■ Information provided ■
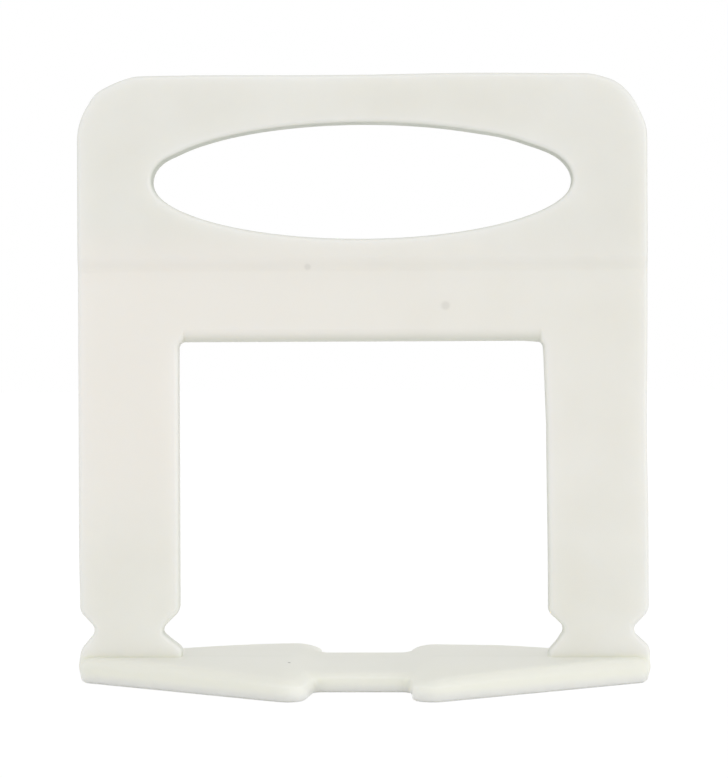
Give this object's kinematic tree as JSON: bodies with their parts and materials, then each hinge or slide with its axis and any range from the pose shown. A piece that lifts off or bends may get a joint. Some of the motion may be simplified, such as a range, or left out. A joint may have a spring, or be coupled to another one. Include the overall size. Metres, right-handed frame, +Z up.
{
  "type": "tile levelling clip",
  "caption": "One-piece break-away clip: a notched frame with a grip hole and a wedge window stands on a flat foot plate that goes under two neighbouring tiles.",
  "frame": {"origin": "centre of the foot plate's flat underside, midway between the legs", "axes": "+Z up along the legs, X along the frame's width, Y through the joint between the tiles"},
  "size_m": [0.0582, 0.0276, 0.0617],
  "materials": {
    "natural_polypropylene": "milky, half-translucent natural polypropylene with a soft moulded sheen"
  },
  "bodies": {
    "root": {"levelling_clip": "natural_polypropylene"}
  },
  "joints": []
}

■ Directions for this task ■
Restate the whole of the material exactly.

■ Written reply ■
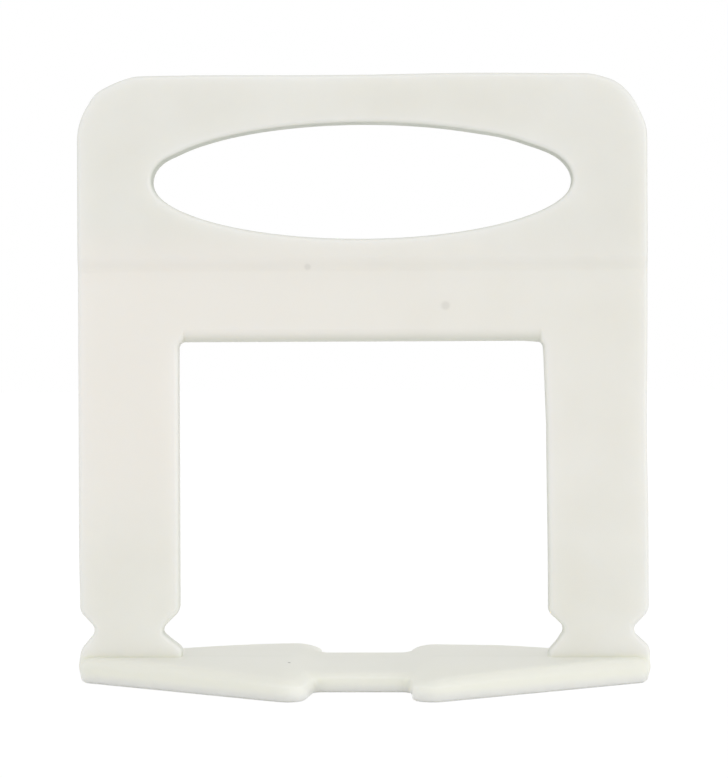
Give this object's kinematic tree as JSON: bodies with their parts and materials, then each hinge or slide with its axis and any range from the pose shown. A piece that lifts off or bends may get a joint. Some of the motion may be simplified, such as a range, or left out. A joint may have a spring, or be coupled to another one. Include the overall size. Metres, right-handed frame, +Z up.
{
  "type": "tile levelling clip",
  "caption": "One-piece break-away clip: a notched frame with a grip hole and a wedge window stands on a flat foot plate that goes under two neighbouring tiles.",
  "frame": {"origin": "centre of the foot plate's flat underside, midway between the legs", "axes": "+Z up along the legs, X along the frame's width, Y through the joint between the tiles"},
  "size_m": [0.0582, 0.0276, 0.0617],
  "materials": {
    "natural_polypropylene": "milky, half-translucent natural polypropylene with a soft moulded sheen"
  },
  "bodies": {
    "root": {"levelling_clip": "natural_polypropylene"}
  },
  "joints": []
}